Task requirements:
Find the line containing "size = vinyl_core.part.bounding_box().size" and copy it exactly, along with every line after it up to and including the line containing "return low, high". Copy nothing else.

Information supplied:
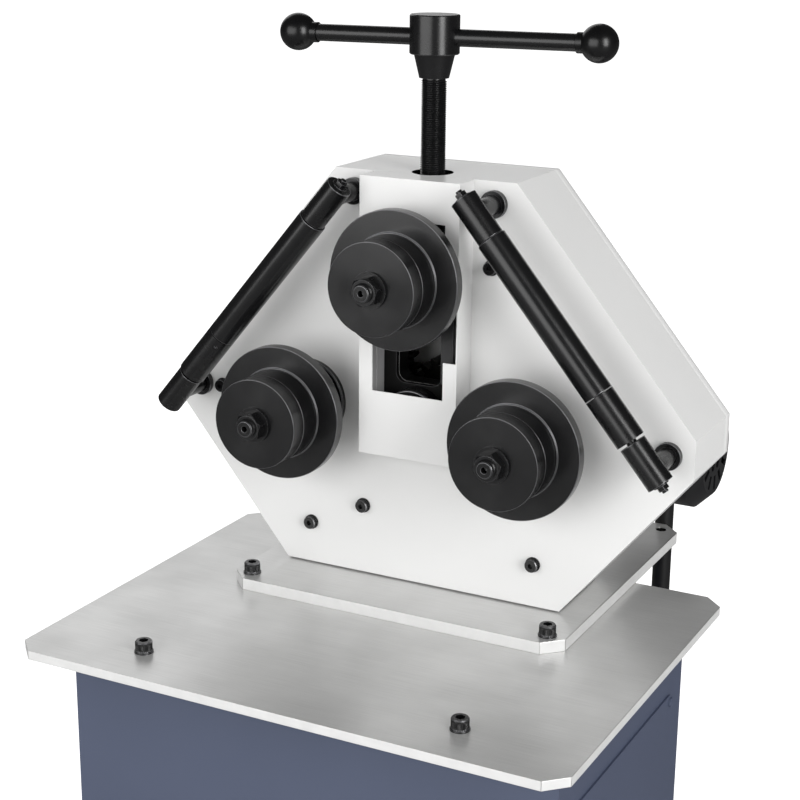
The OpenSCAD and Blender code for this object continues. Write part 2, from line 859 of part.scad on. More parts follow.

...

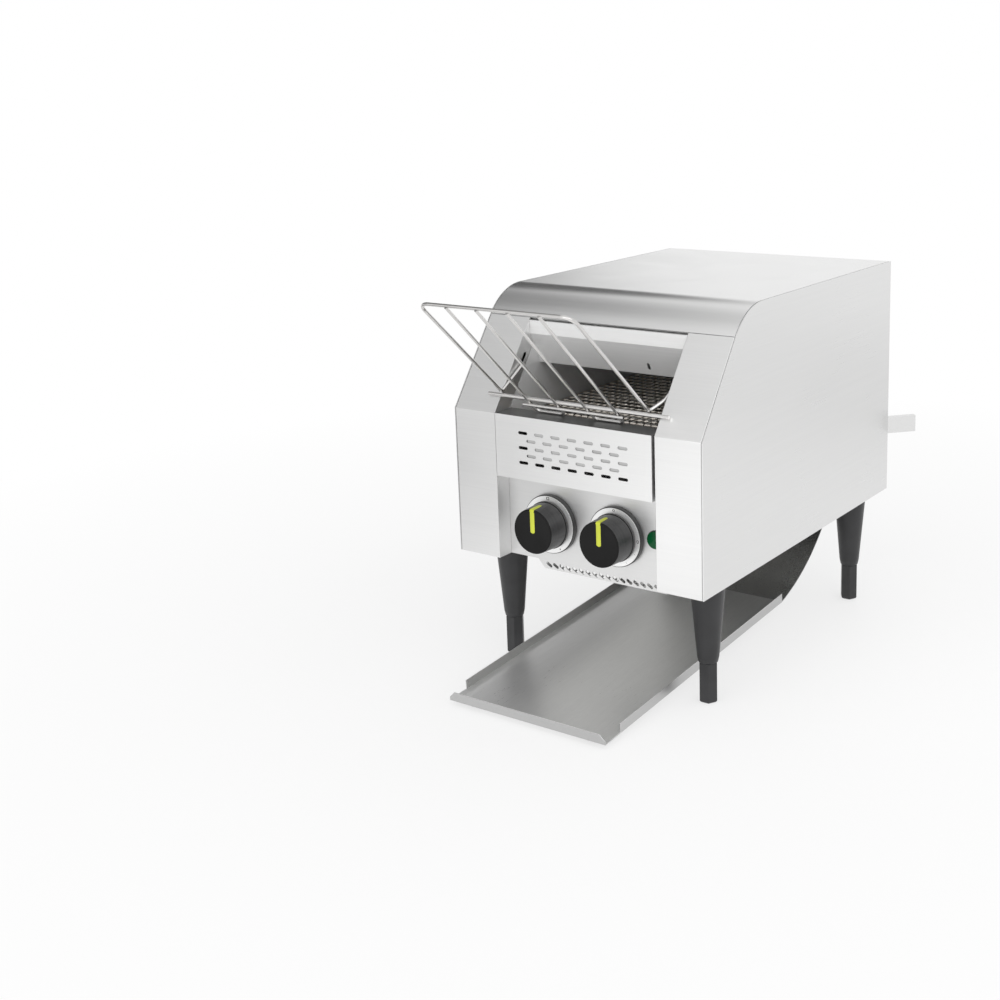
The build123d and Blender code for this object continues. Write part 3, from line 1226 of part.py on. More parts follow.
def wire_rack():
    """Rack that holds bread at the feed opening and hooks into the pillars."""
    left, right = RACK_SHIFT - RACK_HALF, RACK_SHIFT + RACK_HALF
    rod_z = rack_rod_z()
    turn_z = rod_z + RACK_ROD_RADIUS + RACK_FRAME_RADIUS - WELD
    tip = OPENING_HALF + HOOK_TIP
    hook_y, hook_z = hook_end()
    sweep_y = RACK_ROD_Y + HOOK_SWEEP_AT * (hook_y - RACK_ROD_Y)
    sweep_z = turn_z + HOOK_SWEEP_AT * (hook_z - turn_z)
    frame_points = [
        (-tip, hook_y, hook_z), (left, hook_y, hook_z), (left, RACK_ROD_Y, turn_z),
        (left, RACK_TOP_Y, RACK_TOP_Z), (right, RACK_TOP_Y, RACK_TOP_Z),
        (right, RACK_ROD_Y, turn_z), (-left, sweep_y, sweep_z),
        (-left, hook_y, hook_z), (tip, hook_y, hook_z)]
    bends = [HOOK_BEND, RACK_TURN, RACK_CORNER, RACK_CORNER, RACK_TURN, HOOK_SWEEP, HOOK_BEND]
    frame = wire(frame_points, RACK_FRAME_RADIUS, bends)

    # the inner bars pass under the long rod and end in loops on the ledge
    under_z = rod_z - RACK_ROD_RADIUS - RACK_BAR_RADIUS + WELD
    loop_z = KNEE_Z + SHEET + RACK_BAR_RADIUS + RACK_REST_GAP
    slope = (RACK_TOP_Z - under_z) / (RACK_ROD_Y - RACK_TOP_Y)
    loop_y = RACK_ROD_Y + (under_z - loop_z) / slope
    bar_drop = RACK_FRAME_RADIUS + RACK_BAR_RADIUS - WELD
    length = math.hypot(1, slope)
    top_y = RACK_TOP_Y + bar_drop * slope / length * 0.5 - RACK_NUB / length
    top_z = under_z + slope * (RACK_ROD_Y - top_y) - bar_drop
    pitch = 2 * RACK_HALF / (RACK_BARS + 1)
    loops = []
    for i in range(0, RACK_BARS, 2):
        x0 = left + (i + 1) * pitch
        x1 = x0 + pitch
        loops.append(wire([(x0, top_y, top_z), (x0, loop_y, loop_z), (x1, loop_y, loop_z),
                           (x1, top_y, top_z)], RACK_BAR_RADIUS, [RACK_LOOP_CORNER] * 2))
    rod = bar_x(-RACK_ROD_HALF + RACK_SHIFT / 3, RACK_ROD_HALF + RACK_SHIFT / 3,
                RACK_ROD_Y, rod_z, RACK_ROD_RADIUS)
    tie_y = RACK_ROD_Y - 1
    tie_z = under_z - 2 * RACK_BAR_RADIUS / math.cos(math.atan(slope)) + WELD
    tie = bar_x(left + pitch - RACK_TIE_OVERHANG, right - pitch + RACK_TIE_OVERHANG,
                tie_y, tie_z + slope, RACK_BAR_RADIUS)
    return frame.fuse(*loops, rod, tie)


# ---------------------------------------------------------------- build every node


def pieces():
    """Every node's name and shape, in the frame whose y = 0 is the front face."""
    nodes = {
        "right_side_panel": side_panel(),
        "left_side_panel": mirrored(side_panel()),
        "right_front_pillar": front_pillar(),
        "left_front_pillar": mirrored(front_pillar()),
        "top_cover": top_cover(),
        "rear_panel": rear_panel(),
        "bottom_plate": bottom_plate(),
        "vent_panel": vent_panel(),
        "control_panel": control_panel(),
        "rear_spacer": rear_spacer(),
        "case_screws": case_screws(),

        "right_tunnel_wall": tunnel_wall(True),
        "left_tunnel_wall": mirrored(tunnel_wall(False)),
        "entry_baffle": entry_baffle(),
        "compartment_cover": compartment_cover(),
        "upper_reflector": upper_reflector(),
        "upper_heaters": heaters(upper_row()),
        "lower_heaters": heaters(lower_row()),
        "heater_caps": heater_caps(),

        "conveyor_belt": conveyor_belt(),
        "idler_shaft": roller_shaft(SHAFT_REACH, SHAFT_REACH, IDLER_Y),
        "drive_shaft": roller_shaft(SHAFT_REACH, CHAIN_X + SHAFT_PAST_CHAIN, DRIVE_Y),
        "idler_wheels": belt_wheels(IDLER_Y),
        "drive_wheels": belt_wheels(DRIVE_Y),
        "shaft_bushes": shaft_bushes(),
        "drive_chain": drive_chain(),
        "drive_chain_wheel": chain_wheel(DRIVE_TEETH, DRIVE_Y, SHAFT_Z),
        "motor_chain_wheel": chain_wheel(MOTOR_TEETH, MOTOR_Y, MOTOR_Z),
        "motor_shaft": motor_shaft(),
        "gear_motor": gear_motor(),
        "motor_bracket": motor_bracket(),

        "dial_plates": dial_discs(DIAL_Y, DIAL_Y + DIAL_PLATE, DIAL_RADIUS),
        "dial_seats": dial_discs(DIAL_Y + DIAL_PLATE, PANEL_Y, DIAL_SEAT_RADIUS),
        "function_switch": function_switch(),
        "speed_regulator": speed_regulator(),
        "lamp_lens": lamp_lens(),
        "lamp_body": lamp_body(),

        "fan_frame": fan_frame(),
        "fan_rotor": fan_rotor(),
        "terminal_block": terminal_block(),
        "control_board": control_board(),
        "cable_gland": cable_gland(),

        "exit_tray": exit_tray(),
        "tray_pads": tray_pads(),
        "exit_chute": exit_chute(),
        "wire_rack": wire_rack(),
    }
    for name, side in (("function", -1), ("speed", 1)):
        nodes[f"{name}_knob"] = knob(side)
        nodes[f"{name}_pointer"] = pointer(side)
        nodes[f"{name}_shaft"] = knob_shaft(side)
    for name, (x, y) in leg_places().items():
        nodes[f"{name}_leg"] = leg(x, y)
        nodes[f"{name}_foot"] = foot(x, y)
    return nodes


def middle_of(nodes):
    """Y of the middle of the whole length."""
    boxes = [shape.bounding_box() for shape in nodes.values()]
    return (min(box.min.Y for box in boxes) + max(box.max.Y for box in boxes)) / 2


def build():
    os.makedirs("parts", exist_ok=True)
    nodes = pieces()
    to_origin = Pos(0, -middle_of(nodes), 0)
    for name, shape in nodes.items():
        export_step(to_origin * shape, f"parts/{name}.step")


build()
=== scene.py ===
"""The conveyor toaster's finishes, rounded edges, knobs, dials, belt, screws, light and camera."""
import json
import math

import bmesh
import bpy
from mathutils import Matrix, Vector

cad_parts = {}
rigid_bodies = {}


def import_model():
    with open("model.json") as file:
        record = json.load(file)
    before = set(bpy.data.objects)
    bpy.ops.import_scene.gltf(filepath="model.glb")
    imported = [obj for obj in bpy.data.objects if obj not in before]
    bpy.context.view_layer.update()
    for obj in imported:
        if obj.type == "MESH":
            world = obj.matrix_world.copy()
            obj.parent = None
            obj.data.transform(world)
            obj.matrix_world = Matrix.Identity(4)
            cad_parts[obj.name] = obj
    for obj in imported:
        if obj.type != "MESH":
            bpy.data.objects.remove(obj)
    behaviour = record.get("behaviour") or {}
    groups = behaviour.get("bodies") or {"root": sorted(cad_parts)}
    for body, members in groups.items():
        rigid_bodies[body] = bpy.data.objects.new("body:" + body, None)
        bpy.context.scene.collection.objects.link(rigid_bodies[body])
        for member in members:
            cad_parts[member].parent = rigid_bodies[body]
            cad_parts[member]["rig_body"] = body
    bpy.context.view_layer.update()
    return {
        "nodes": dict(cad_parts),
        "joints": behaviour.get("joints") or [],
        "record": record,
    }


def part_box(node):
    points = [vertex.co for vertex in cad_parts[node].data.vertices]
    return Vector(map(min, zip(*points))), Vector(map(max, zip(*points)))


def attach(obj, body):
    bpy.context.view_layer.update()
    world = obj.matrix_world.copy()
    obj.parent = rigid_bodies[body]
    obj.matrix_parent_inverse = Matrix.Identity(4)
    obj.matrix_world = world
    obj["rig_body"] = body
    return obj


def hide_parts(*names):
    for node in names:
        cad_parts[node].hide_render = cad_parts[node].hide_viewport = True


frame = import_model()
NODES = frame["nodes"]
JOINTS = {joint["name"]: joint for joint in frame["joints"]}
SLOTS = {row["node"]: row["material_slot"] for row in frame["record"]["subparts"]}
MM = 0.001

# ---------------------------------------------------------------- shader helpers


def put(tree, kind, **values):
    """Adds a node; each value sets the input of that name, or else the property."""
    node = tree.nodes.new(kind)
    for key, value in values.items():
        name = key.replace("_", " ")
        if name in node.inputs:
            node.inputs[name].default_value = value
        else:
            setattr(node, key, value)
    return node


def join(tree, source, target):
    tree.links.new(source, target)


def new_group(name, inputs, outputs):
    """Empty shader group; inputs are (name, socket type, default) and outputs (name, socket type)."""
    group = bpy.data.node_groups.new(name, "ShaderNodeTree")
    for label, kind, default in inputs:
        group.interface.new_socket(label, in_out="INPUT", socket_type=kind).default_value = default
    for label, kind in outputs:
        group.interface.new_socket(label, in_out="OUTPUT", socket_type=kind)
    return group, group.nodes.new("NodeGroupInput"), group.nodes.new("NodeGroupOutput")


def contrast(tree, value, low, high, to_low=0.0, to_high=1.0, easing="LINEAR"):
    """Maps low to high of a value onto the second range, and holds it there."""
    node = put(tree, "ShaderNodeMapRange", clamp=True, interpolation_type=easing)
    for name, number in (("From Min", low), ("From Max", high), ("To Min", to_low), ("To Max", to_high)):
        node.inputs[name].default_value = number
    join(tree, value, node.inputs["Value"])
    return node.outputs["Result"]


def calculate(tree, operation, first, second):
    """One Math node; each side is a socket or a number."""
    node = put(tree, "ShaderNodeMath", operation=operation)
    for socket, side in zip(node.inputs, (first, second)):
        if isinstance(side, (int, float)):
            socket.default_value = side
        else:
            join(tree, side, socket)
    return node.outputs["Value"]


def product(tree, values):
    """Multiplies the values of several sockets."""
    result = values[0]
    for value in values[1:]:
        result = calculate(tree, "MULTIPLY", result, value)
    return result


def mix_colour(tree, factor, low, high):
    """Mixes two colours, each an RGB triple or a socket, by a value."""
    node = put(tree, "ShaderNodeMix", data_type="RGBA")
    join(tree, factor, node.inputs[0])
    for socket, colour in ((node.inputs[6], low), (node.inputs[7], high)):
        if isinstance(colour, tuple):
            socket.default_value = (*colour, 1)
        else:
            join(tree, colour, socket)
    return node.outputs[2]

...

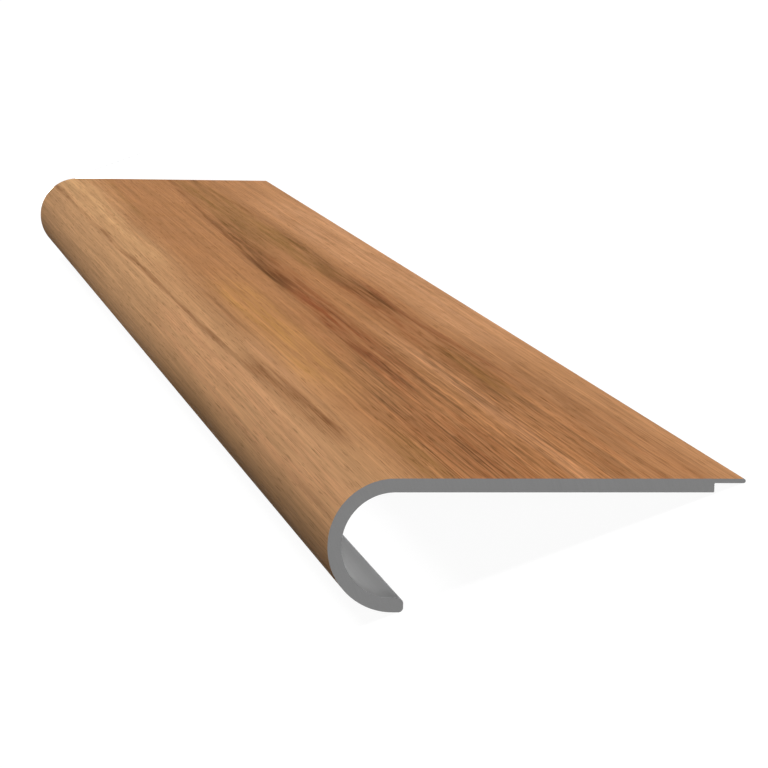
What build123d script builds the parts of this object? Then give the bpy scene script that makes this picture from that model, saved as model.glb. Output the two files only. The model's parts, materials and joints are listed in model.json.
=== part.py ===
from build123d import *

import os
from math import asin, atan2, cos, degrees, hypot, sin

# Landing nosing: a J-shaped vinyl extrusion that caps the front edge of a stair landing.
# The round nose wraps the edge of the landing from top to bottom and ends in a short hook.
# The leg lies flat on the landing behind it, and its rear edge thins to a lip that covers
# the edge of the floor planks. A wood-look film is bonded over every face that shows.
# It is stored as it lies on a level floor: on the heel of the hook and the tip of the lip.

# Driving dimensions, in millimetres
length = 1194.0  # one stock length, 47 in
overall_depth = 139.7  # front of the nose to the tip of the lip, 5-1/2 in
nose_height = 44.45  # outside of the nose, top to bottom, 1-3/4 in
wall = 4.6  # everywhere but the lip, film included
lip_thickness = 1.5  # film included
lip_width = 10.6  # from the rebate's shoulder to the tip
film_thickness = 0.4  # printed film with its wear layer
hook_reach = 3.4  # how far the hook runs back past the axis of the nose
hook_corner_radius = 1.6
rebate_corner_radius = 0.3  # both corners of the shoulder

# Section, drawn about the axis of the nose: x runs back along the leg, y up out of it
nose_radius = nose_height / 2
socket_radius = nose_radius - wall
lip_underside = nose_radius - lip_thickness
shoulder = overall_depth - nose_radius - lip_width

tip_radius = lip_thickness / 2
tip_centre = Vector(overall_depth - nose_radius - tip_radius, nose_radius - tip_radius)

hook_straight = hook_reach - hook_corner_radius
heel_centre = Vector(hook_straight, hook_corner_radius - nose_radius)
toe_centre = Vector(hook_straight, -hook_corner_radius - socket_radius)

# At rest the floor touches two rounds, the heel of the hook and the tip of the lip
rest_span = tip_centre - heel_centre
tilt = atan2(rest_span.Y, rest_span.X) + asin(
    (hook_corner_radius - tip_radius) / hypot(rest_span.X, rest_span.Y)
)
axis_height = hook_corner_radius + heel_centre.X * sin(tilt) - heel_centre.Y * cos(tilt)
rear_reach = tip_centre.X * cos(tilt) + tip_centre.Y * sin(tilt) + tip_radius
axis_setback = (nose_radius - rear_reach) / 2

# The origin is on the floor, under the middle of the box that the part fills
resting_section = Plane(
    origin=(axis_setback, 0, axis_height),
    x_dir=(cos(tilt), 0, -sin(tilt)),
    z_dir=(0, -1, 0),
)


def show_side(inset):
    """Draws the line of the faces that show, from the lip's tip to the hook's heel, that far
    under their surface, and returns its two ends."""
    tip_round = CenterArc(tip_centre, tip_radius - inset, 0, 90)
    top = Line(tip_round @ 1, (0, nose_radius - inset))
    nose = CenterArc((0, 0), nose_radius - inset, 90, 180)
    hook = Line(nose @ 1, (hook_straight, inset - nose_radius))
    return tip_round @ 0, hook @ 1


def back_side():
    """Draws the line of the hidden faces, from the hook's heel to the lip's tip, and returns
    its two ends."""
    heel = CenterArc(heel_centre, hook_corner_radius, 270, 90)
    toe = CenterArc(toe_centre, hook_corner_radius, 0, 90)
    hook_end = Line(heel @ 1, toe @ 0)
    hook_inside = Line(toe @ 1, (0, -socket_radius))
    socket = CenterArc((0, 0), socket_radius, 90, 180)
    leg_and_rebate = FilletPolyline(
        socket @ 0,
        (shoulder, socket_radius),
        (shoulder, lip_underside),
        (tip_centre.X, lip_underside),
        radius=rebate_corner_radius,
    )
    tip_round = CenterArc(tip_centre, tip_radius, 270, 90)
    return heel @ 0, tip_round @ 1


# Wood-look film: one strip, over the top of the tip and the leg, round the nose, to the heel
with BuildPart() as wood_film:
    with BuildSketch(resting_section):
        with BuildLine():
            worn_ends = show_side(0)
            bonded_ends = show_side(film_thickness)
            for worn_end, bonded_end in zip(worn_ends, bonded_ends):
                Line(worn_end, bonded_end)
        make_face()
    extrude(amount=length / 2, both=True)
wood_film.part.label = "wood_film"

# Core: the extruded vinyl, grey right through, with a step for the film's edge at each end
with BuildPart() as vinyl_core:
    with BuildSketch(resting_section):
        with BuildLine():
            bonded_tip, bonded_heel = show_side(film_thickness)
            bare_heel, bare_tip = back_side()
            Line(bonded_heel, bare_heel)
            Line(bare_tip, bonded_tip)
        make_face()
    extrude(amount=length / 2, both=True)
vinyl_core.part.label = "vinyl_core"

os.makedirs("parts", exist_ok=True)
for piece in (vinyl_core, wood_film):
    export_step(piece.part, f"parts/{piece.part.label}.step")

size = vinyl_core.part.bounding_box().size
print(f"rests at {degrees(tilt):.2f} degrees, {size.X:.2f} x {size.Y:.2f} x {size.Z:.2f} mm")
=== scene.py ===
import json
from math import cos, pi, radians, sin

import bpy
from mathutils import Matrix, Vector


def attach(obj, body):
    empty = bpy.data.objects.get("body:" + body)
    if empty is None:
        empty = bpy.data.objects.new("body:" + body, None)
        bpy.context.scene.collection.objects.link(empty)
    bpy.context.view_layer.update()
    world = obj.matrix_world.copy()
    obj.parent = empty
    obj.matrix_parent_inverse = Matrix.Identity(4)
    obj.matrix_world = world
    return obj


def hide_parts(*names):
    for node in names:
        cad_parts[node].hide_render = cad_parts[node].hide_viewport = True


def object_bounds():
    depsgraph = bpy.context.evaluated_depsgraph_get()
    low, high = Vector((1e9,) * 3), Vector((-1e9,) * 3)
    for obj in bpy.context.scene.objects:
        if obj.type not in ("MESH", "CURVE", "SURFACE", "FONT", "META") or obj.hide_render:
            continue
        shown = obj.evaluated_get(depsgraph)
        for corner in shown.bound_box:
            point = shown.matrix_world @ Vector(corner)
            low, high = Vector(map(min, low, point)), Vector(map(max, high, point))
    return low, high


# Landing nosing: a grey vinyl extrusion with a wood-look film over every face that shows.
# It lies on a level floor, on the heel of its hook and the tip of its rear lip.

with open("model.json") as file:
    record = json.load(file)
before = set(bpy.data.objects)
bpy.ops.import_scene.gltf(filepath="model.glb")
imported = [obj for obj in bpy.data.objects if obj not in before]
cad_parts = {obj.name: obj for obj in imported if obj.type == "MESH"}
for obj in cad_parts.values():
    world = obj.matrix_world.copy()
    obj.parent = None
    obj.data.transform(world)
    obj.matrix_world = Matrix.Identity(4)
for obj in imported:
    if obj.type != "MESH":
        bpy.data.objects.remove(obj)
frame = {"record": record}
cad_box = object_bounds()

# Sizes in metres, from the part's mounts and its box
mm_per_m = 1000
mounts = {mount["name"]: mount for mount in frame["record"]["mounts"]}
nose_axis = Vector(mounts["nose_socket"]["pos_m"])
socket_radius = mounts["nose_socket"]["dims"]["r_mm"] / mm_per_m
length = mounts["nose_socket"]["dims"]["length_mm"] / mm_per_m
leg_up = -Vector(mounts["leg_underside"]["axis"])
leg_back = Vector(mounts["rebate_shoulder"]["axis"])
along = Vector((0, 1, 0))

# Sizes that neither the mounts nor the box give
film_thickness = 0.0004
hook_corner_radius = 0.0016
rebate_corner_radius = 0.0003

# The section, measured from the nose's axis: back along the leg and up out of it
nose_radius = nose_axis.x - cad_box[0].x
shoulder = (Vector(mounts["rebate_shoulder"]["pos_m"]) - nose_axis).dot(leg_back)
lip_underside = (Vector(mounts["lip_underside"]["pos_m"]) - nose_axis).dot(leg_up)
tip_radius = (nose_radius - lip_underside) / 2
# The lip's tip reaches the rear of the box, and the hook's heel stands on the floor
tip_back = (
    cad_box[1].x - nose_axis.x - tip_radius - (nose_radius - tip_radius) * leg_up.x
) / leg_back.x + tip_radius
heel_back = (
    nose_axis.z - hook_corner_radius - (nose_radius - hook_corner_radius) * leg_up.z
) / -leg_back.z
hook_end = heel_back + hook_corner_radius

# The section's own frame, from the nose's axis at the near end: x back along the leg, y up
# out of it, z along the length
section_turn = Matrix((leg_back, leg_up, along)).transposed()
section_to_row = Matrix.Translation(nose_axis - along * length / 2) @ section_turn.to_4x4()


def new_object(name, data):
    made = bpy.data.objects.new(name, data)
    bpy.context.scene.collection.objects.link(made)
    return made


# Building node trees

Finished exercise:
size = vinyl_core.part.bounding_box().size
print(f"rests at {degrees(tilt):.2f} degrees, {size.X:.2f} x {size.Y:.2f} x {size.Z:.2f} mm")
=== scene.py ===
import json
from math import cos, pi, radians, sin

import bpy
from mathutils import Matrix, Vector


def attach(obj, body):
    empty = bpy.data.objects.get("body:" + body)
    if empty is None:
        empty = bpy.data.objects.new("body:" + body, None)
        bpy.context.scene.collection.objects.link(empty)
    bpy.context.view_layer.update()
    world = obj.matrix_world.copy()
    obj.parent = empty
    obj.matrix_parent_inverse = Matrix.Identity(4)
    obj.matrix_world = world
    return obj


def hide_parts(*names):
    for node in names:
        cad_parts[node].hide_render = cad_parts[node].hide_viewport = True


def object_bounds():
    depsgraph = bpy.context.evaluated_depsgraph_get()
    low, high = Vector((1e9,) * 3), Vector((-1e9,) * 3)
    for obj in bpy.context.scene.objects:
        if obj.type not in ("MESH", "CURVE", "SURFACE", "FONT", "META") or obj.hide_render:
            continue
        shown = obj.evaluated_get(depsgraph)
        for corner in shown.bound_box:
            point = shown.matrix_world @ Vector(corner)
            low, high = Vector(map(min, low, point)), Vector(map(max, high, point))
    return low, high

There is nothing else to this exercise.